Goliath's Curse: The History and Future of Societal Collapse

By: Luke Kemp Published: 2025 592 Pages

Briefly, what is this book about?

By most accounts, civilization, which is to say the large Hobbesian state, is a good thing. Kemp doesn't necessarily agree. In his account, states are lumbering, tyrannical, extractive Goliaths, cursed to grow bigger, more oppressive and more brittle until they are eventually brought down by a "stone" that hits in just the right place.

Civilization forms out of dominance hierarchies, and these hierarchies generally only move in one direction, towards greater inequality, greater extraction, and more self-interested decisions.

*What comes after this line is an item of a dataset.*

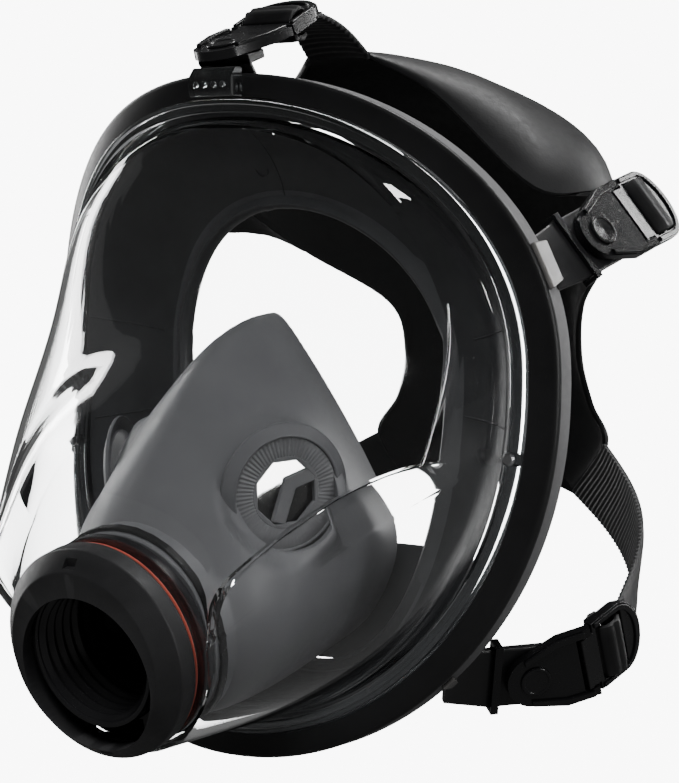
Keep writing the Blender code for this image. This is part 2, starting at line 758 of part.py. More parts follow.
LOCK_OUTLINE += LOCK_END + [(3.3, LOCK_HALF_WIDTH), (3.3, 9.1)]
LOCK_WINDOWS = [rectangle(5.0, 9.6, -9.6, 9.6), rectangle(11.9, 16.5, -9.6, 9.6)]
STUD_PROFILE = ((0.0, 5.0), (3.9, 5.0), (4.6, 4.4), (4.6, 3.7), (3.0, 3.7), (3.0, 0.3), (0.0, 0.3))
STRAP_PATH = (
    (20.0, -2.7),
    (16.6, -2.6),
    (14.2, -1.0),
    (14.2, 1.0),
    (12.9, 2.7),
    (8.6, 2.7),
    (7.3, 1.0),
    (7.3, -3.8),
    (8.8, -5.4),
    (13.0, -5.6),
)


def ribbon_outline(path, thickness):
    """Closed outline of a strip of even thickness along a flat path."""
    left, right = [], []
    for i, (x, y) in enumerate(path):
        before = Vector(path[max(i - 1, 0)])
        after = Vector(path[min(i + 1, len(path) - 1)])
        along = (after - before).normalized()
        left.append((x - along.y * thickness / 2, y + along.x * thickness / 2))
        right.append((x + along.y * thickness / 2, y - along.x * thickness / 2))
    return left + list(reversed(right))


def buckle_frames(name):
    """Frames of a buckle: its lug, its swivelling base and its leaning lock."""
    mirrored = name.startswith("right")
    stud, along, outward, swivel, lean = BUCKLES[name.replace("right", "left")]
    flip = Vector((-1.0, 1.0, 1.0)) if mirrored else Vector((1.0, 1.0, 1.0))
    lug = frame(Vector(stud) * flip, Vector(along) * flip, Vector(outward) * flip)
    base = lug @ Matrix.Rotation(math.radians(-swivel if mirrored else swivel), 4, "Z")
    hinge = base @ Matrix.Translation((HINGE_REACH, 0.0, PIN_HEIGHT))
    lock = hinge @ Matrix.Rotation(math.radians(lean), 4, "Y")
    return lug, base, lock


def add_lug(name, lug):
    """Joins a buckle's rubber tab to the face piece: a strip from inside the band to under the base."""
    mirrored = name.startswith("right")
    angle, inset = LUG_ROOTS[name.replace("right", "left")]
    root = rim_point(-angle if mirrored else angle, inset, 9.4)
    width = lug.to_3x3() @ Vector((0.0, LUG_WIDTH / 2, 0.0))
    up = lug.to_3x3() @ Vector((0.0, 0.0, 1.0))
    back = -1.0 if name == "top" else -13.5
    low = -LUG_THICKNESS / 2
    stops = [root, lug @ Vector((back, 0.0, low)), lug @ Vector((6.5, 0.0, low))]
    sections = []
    for stop, spread, half in zip(stops, (0.8, 1.0, 1.0), (1.3, LUG_THICKNESS / 2, LUG_THICKNESS / 2)):
        corners = ((-spread, -half), (spread, -half), (spread, half), (-spread, half))
        sections.append([stop + width * a + up * b for a, b in corners])
    tab = loft("lug_" + name, sections, None, cyclic=False, group=CUTTERS, smooth_angle=None)
    boolean(face_piece, cutter_style(tab), "UNION")


SIDEWAYS = Matrix.Rotation(math.pi / 2, 4, "X")
LOCK_FRAMES = {}
for name in ("top", "left_temple", "right_temple", "left_lower", "right_lower"):
    lug, base, lock = buckle_frames(name)
    LOCK_FRAMES[name] = lock
    add_lug(name, lug)
    hinge = base @ Matrix.Translation((HINGE_REACH, 0.0, PIN_HEIGHT))
    pin_hole = rod_cutter("pin_hole_cutter_" + name, PIN_RADIUS + 0.25, 40.0, hinge)
    base_outlines = [BASE_OUTLINE, circle(3.4, 20)]
    base_plate = plate("buckle_base_" + name, base_outlines, BASE_LOW, BASE_HIGH, BLACK_PLASTIC, base)
    boolean(base_plate, pin_hole)
    lock_plate = plate(
        "ladder_lock_" + name,
        [LOCK_OUTLINE] + LOCK_WINDOWS,
        -LOCK_THICKNESS / 2,
        LOCK_THICKNESS / 2,
        BLACK_PLASTIC,
        lock,
    )
    boolean(lock_plate, pin_hole)
    pin_profile = ((0.0, 12.0), (PIN_RADIUS, 12.0), (PIN_RADIUS, -12.0), (0.0, -12.0))
    lathe("hinge_pin_" + name, pin_profile, STEEL, hinge @ SIDEWAYS, 10, closed=False)
    lathe("swivel_stud_" + name, STUD_PROFILE, BLACK_PLASTIC, lug, 24, closed=False)
    plate(
        "strap_end_" + name,
        [ribbon_outline(STRAP_PATH, STRAP_THICKNESS)],
        -STRAP_WIDTH / 2,
        STRAP_WIDTH / 2,
        HARNESS_RUBBER,
        lock @ SIDEWAYS,
    )
    if name != "top":
        waist = lug @ Matrix.Translation((-11.9, 0.0, -LUG_THICKNESS / 2))
        across = waist @ Matrix.Rotation(math.pi / 2, 4, "Y")
        half = LUG_WIDTH / 2
        collar_outside = rectangle(-3.0, 3.0, -half - 1.6, half + 1.6)
        collar_inside = rectangle(-1.8, 1.8, -half - 0.4, half + 0.4)
        collar_outlines = [collar_outside, collar_inside]
        plate("lug_collar_" + name, collar_outlines, -1.2, 1.2, BLACK_PLASTIC, across)


# ---------------------------------------------------------------- head harness

# Rows of the back sheet from the crown down: middle point, then left edge point.
SHEET_ROWS = (
    ((0.0, 60.0, 101.0), (12.0, 60.0, 99.5)),
    ((0.0, 78.0, 101.0), (30.0, 70.0, 88.0)),
    ((0.0, 98.0, 98.0), (66.0, 72.0, 58.0)),
    ((0.0, 120.0, 87.0), (74.0, 99.0, 56.0)),
    ((0.0, 140.0, 62.0), (62.0, 123.0, 38.0)),
    ((0.0, 149.0, 34.0), (40.0, 143.0, 20.0)),
    ((0.0, 151.0, 6.0), (36.0, 148.0, 2.0)),
    ((0.0, 151.0, -12.0), (40.0, 149.0, -14.0)),
    ((0.0, 151.0, -26.0), (47.0, 147.0, -27.0)),
    ((0.0, 151.0, -34.0), (34.0, 148.0, -44.0)),
)
SHEET_COLUMNS = 7
TEMPLE_ROWS = (2, 3, 4)
LOWER_ROWS = (8, 9)


def sheet_point(row, share):
    """Point across a sheet row, share -1 at the right edge and 1 at the left, on a quarter-ellipse arc."""
    middle, edge = Vector(row[0]), Vector(row[1])
    turn = share * math.pi / 2
    drop = 1 - math.cos(turn)
    y = middle.y + (edge.y - middle.y) * drop
    z = middle.z + (edge.z - middle.z) * drop
    return Vector((edge.x * math.sin(turn), y, z))


def tip_row(name, count):
    """Points across the end of an arm, where it meets the strap in the lock."""
    lock = LOCK_FRAMES[name]
    spots = [-1.0 + 2.0 * k / (count - 1) for k in range(count)]
    return [lock @ Vector((22.6, STRAP_WIDTH / 2 * s, -3.4)) for s in spots]


def arm_rows(roots, tips, steps, bow):
    """Rows between a root edge and the tip, bowed outwards along a given vector."""
    rows = []
    for k in range(1, steps):
        share = k / steps
        push = Vector(bow) * math.sin(math.pi * share)
        rows.append([a.lerp(b, share) + push for a, b in zip(roots, tips)])
    return rows + [tips]


def harness_mesh():
    points, faces = [], []

    def put(point):
        points.append(point)
        return len(points) - 1

    shares = [-1.0 + 2.0 * k / (SHEET_COLUMNS - 1) for k in range(SHEET_COLUMNS)]
    grid = [[put(sheet_point(row, s)) for s in shares] for row in SHEET_ROWS]
    for upper, lower in zip(grid, grid[1:]):
        faces += [(upper[k], upper[k + 1], lower[k + 1], lower[k]) for k in range(SHEET_COLUMNS - 1)]

    def arm(roots, name, steps, bow):
        tips = tip_row(name, len(roots))
        if (points[roots[0]] - tips[0]).length > (points[roots[0]] - tips[-1]).length:
            tips.reverse()
        last = roots
        for row in arm_rows([points[r] for r in roots], tips, steps, bow):
            new = [put(p) for p in row]
            faces.extend((last[k], last[k + 1], new[k + 1], new[k]) for k in range(len(roots) - 1))
            last = new

    arm(grid[0], "top", 3, (0.0, 0.0, 2.0))
    for column, word, side in ((-1, "left", 1.0), (0, "right", -1.0)):
        arm([grid[r][column] for r in TEMPLE_ROWS], word + "_temple", 4, (side * -3.0, 7.0, 0.0))
        arm([grid[r][column] for r in LOWER_ROWS], word + "_lower", 5, (side * 7.0, 6.0, 0.0))
    return mesh_of("head_harness", points, faces)


harness = add("head_harness", harness_mesh(), HARNESS_RUBBER)
thicken = harness.modifiers.new("thickness", "SOLIDIFY")
thicken.thickness = HARNESS_THICKNESS * MM
thicken.offset = 0.0
thicken.use_even_offset = True
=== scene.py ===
"""Looks of the full face respirator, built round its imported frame.

Points below are in millimetres in the row frame: +Z up, the mask faces -Y, +X is the wearer's left.
"""

import math

import bmesh
import bpy
import numpy as np
from mathutils import Matrix, Vector


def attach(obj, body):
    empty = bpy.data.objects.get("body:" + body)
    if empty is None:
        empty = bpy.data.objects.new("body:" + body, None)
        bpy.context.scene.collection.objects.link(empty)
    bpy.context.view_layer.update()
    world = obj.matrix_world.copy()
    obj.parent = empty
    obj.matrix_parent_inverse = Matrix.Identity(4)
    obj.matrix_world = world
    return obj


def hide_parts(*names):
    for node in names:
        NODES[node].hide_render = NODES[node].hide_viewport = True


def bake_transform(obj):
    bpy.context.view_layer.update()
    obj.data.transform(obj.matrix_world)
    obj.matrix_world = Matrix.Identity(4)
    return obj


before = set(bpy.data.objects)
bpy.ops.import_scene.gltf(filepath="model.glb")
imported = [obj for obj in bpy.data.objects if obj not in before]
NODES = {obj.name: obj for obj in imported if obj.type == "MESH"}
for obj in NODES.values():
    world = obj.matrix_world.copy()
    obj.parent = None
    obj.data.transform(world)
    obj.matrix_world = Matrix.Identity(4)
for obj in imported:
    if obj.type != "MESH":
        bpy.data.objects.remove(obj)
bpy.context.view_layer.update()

MM = 0.001

# Rim and face piece.
RIM_HALF_WIDTH = 98.0
RIM_TOP = 92.0
RIM_BOTTOM = 117.0
RIM_SQUARENESS = 2.2
RIM_SIDE_SWEEP = 36.0
RIM_CHIN_SWEEP = 5.5
BAND_WIDTH = 7.6
BAND_DEPTH = 8.0
OPENING_HALF_WIDTH = 53.0
OPENING_TOP = 53.0
OPENING_BOTTOM = 95.0
OPENING_BACK_TOP = 32.0
OPENING_BACK_SIDE = 46.0
OPENING_BACK_CHIN = 50.0
LIP_RADIUS = 3.2
UPPER_STATIONS = 120
LOWER_STATIONS = 90
WALL_STEPS = 14
WALL_FINE = 40
LIP_STEPS = 12
MARK_STEP = 26

# Rim sections, each point as its inset from the outer corner and its distance behind the front.
BAND_FRONT = (
    (BAND_WIDTH, 0.6),
    (BAND_WIDTH - 0.2, 0.15),
    (BAND_WIDTH - 0.7, 0.0),
    (1.4, 0.0),
    (0.7, 0.1),
    (0.2, 0.5),
    (0.0, 1.1),
)
BAND_SIDE = (
    (0.0, 1.5),
    (0.25, 1.8),
    (0.25, BAND_DEPTH - 0.6),
    (0.5, BAND_DEPTH - 0.1),
    (1.4, BAND_DEPTH + 0.6),
    (5.0, BAND_DEPTH + 3.0),
)
BAND_GROOVE = ((12.0, 5.6), (2.0, 5.4), (2.0, 2.0), (BAND_WIDTH, 2.0))

# Chin sling.
CHIN_TOP = -53.0
CHIN_BOTTOM = -92.6
CHIN_GAP = 1.0
CHIN_WALL = 2.0
CHIN_HOLLOW = 2.5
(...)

This leads to ever increasing fragility and eventual collapse. Collapse might actually be a better place for the masses of people, though it's often quite bloody to get there.

Though if that's how it played out in the past, Kemp doesn't think it will necessarily play out that way going forward. If (when?) civilization collapses this time, it will be far more apocalyptic.

What authorial biases should I be aware of?

Kemp is associated with the Centre for the Study of Existential Risk at Cambridge. I was recommended this book by the sagacious Florian U. Jehn of the excellent Existential Crunch blog. Jehn knows his stuff which gives me the confidence to safely locate Kemp as an important scholar in the genre of collapse research, with an interesting, albeit populist/anti-elite take on the subject.

Who should read this book?

Kemp draws heavily on the ideas of James C. Scott (Seeing Like a State and Against the Grain) and writes in opposition to the ideas of Steven Pinker (in particular The Better Angels of Our Nature). If you find yourself similarly situated, you'll enjoy this book.

It's also a great book for anyone who can't get enough discussion of existential risk. And really given the stakes we should be considering as many viewpoints as possible.

What does the book have to say about the future?

As you might imagine, Kemp's vision of the future is pretty bleak. He is not a techno-optimist, rather he sees in technology the emergence of a new Goliath, a new arena of dominance and extraction. He has a certain amount of hope, but it all revolves around using democracy to disrupt the ratcheting up of inequality and elite power, which seems like a tall order.